ジェイムズ・オーティスの『プリマスのメアリー』を読みました。
この本は、メイフラワー号に乗ってアメリカに渡った少女メアリーの物語です。
これまでに、同じシリーズの『ニューアムステルダムのピーター』と『ボストンのルース』を読みましたが、時代的には、これが最初の物語ということになります。
お話のパターンは、全部同じで、苦難の航海、苦難の新大陸です。
メイフラワー号も知ってましたし、ピルグリムファーザーズも知ってたけど、このシリーズを読んで、「いったいどんな人たちだったのか?」と思いました。
自分たちの信仰を貫くための共同体を作りたかった、ということだと思いますが、そういう気持ちはぜんぜんわからない。
イギリスのスクルービというところに住んでいた人たちが、ブルースターという人の考えに激しく共鳴して、イギリスに住んでいては思い通りの信仰を続けられないから、オランダに渡るんです。
10人や20人じゃないです。
100人、200人の単位です。
しばらくオランダにいたんですが、新大陸で自分たちだけの世界を作ろうとして、まず第一陣がメイフラワー号で海を渡る。
すべてを捨てて。
女房子供を連れて。
わけわからんです。
第一陣は、一年もたたないうちに半分死んでしまう。
飢えと病気でこの先どうなる、全滅かというときに、なんたることか第二陣が到着してしまうんです。

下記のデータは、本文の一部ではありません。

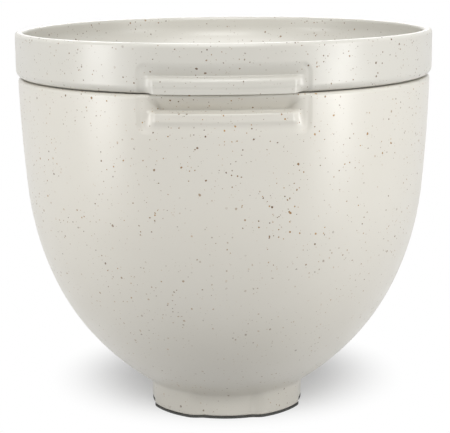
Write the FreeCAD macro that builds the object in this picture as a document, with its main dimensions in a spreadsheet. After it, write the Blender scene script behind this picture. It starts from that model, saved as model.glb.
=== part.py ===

あとに残された奥さんや子供たちがやってきたんですが、喜んでいいのか悲しんでいいのか訳が分からん状態になる。
来た方も、立派な街ができているくらいに思ってたんで、がっくりきて、「イギリスに帰った方がまし!」という人も出てくる。
このシリーズが好感持てるのは、いいことばかり書いてないことです。
信仰じゃなくて、欲得だけの悪党も出てくる。
ボストンのルースも、プリマスのメアリーも、女の子たちはグループを率いる信仰心熱いリーダーの長ったらしい説教にうんざりしてます。
この本には、居留地を脱走する男の子が出てきます。
大騒ぎで探したら、インディアンと暮らしてた。
「インディアンなら働かなくてもいいから」だそうです。
ピルグリムファーザーズの気持ちはわからんけど、この子の気持ちはわかる。